Wo haben es Homosexuelle leichter: In der freien Wirtschaft oder in der Kirche?

Thorbrietz: Schwule und Lesben werden von großen Unternehmen gezielt unterstützt - so tun vor allem global agierende Firmen sehr viel für Diversity Management. Das ist dort längst Teil der Unternehmensphilosophie. Sie schätzen das kreative Potenzial solcher Randgruppen. Homosexuelle sind häufig überdurchschnittlich begabt und sehr engagiert, auch, weil sie sich auch durch ihre Sonderrolle in der Gesellschaft immer auch in besonderer Weise bewusst verhalten mussten. Deshalb fördern große Firmen schwullesbische Netzwerke, aber das wird nicht an die große Glocke gehängt. Denn Outings werden in der Wirtschaft nicht geschätzt. In Führungsetagen gibt es einen gewissen Männlichkeits-Code, der eingehalten wird. Da wird nicht viel über Lebenshaltungen geredet. Ich war erstaunt zu erfahren, dass es auch in Bereichen, in denen die Männlichkeitsrituale ähnlich oder noch stärker ausgeprägt sind, etwa bei der Bundeswehr oder der Polizei, es schon so viele offen homosexuell lebende Menschen gibt.

"Ohne Diversity könnte die Vielzahl der kirchlichen Unternehmen nicht existieren"

Was bewirkt der Regenbogenfaktor in der Kirche?

Thorbrietz: Die Vielzahl der kirchlichen Unternehmen könnten ohne Diversity gar nicht existieren. Im Pflegebereich zum Beispiel, einer wichtigen Domäne der Kirchen, arbeiten sehr viele Homosexuelle. Als frühere Vorsitzende des Christophorus Hospiz-Vereins in München habe ich viele schwule und lesbischen Christen kennengelernt, die in der Sterbebegleitung oder Krankenpflege Gutes tun, weil sie so, wie sie gestrickt sind, in der katholischen Kirche keinen Platz fanden.

Wenn man sieht, was Homosexuelle in der Kirche leisten, beispielsweise als Pflegende, als Sozialpädagogen, als Krankenhauspfarrer oder Seelsorger, muss man feststellen, dass ohne dieses Potential an Menschen, die sozial sehr engagiert sind und auch Verantwortung übernehmen, die Kirche mit ihren Einrichtungen aufgeschmissen wäre.
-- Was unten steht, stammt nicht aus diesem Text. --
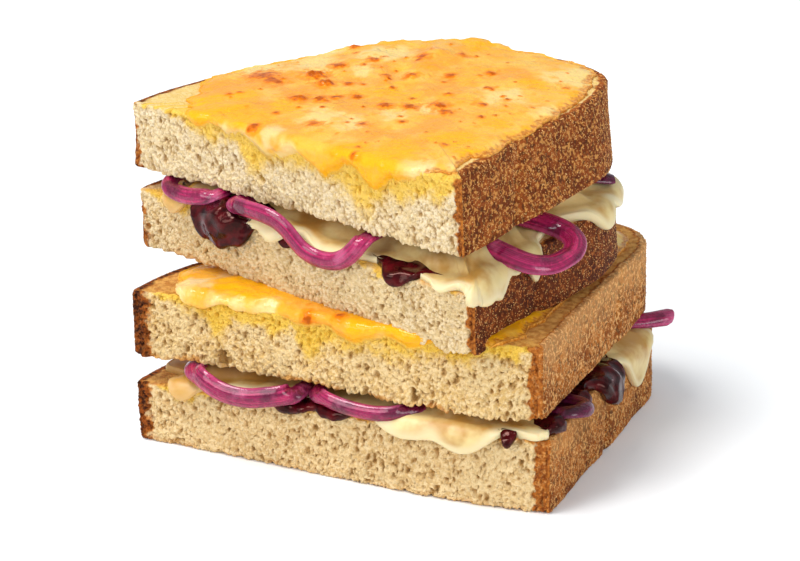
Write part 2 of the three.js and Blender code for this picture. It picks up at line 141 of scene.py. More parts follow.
class Slice:
    """One half slice: its outline, and where a point on or off its surface lies."""

    def __init__(self, settings):
        self.__dict__.update(settings)
        deep, wide, straight = self.shape["depth"], self.width, self.shape["straight"]
        deepest, fall = self.shape["deepest"], self.shape["fall"]

        def corner(a, b, c):
            return curve_points(a, a + (b - a) * 2 / 3, c + (b - c) * 2 / 3, c, 8)

        near = [np.array(p, float) for p in ((0, CORNER), (0, 0), (CORNER, 0))]
        far = [np.array(p, float) for p in ((wide - CORNER, 0), (wide, 0), (wide, CORNER))]
        back = np.array((deepest, deep), float)
        # The cut, the rounded back right corner and the dome are each held towards two points.
        bend = np.array((wide, straight + 0.56 * (deep - straight)))
        bow = np.array((deepest + 0.67 * (wide - deepest), deep - fall))
        held = [np.array((x, y)) for x, y in ((0.33 * wide, self.tuck), (0.78 * wide, -self.bow))]
        path = [
            corner(*near),
            curve_points(near[2], *held, far[0], 120),
            corner(*far),
            curve_points(np.array((wide, straight), float), bend, bow, back),
            curve_points(back, np.array((self.shape["shoulder"] * deepest, deep)),
                         np.array((2, 0.38 * deep)), near[0]),
        ]
        points = np.concatenate(path)
        steps = np.linalg.norm(np.diff(points, axis=0), axis=1)
        keep = np.concatenate([[True], steps > 1e-6])
        self.points = points[keep]
        self.run = np.concatenate([[0], np.cumsum(np.linalg.norm(np.diff(self.points, axis=0), axis=1))])
        self.length = self.run[-1]
        self.centre = np.array((0.53 * wide, 0.45 * deep))
        turn = Euler([math.radians(a) for a in (self.pitch, -self.roll, self.yaw)], "XYZ")
        self.matrix = np.array(Matrix.Translation(self.at) @ turn.to_matrix().to_4x4())

    def thickness(self, u):
        return self.left + (self.right - self.left) * np.clip(u / self.width, 0, 1)

    def along(self, distance):
        """Points and outward directions at distances from the left end of the cut."""

        def at(run):
            return np.stack([np.interp(run, self.run, self.points[:, k]) for k in (0, 1)], -1)

        distance = np.clip(distance, 0.02, self.length - 0.02)
        ahead = at(distance + 0.02) - at(distance - 0.02)
        ahead /= np.linalg.norm(ahead, axis=-1, keepdims=True)
        return at(distance), np.stack([ahead[..., 1], -ahead[..., 0]], -1)

    def place(self, distance, out, above, relief=0.0):
        """Points pushed out from the wall, or in towards the middle, and above the upper face."""
        distance, out, above, relief = np.broadcast_arrays(distance, out, above, relief)
        point, normal = self.along(distance)
        share = np.clip(1 + above / self.thickness(point[..., 0]), 0, 1)
        is_cut = smooth(-normal[..., 1], 0.7, 1)
        is_base = smooth(normal[..., 0], 0.5, 1)
        is_dome = smooth(-normal[..., 0], 0.3, 0.9)
        lean = is_cut * self.slant * share - is_base * self.lean * share
        lean += is_dome * self.flare * (1 - share)
        push = out + lean
        inward = point - self.centre
        reach = np.linalg.norm(inward, axis=-1)
        way = np.where((push < 0)[..., None], inward / reach[..., None], normal)
        there = point + way * np.maximum(push, -reach)[..., None] - normal * relief[..., None]
        return np.concatenate([there, (self.thickness(there[..., 0]) + above)[..., None]], -1)

    def to_row(self, points):
        """Points of this slice's frame in the whole object's frame."""
        return points @ self.matrix[:3, :3].T + self.matrix[:3, 3]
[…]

Was die Wertevorstellung betrifft, glaube ich, dass die gelebte Andersartigkeit helfen kann, Vielfalt auch an anderen Ecken zu akzeptieren. Zum Beispiel bei Familienkonstellationen, die nicht mehr Vater-Mutter-Kinder heißen, sondern auch Patchwork sind, Alleinerziehende oder sonstige Lebensformen miteinschließen. Mehr Offenheit erleichtert auch den Umgang mit anderen kulturellen Lebensformen oder Glaubensrichtungen. Wenn wir neugierig auf Menschen sind, die anders sind als wir selbst, dann können auch wir uns entwickeln.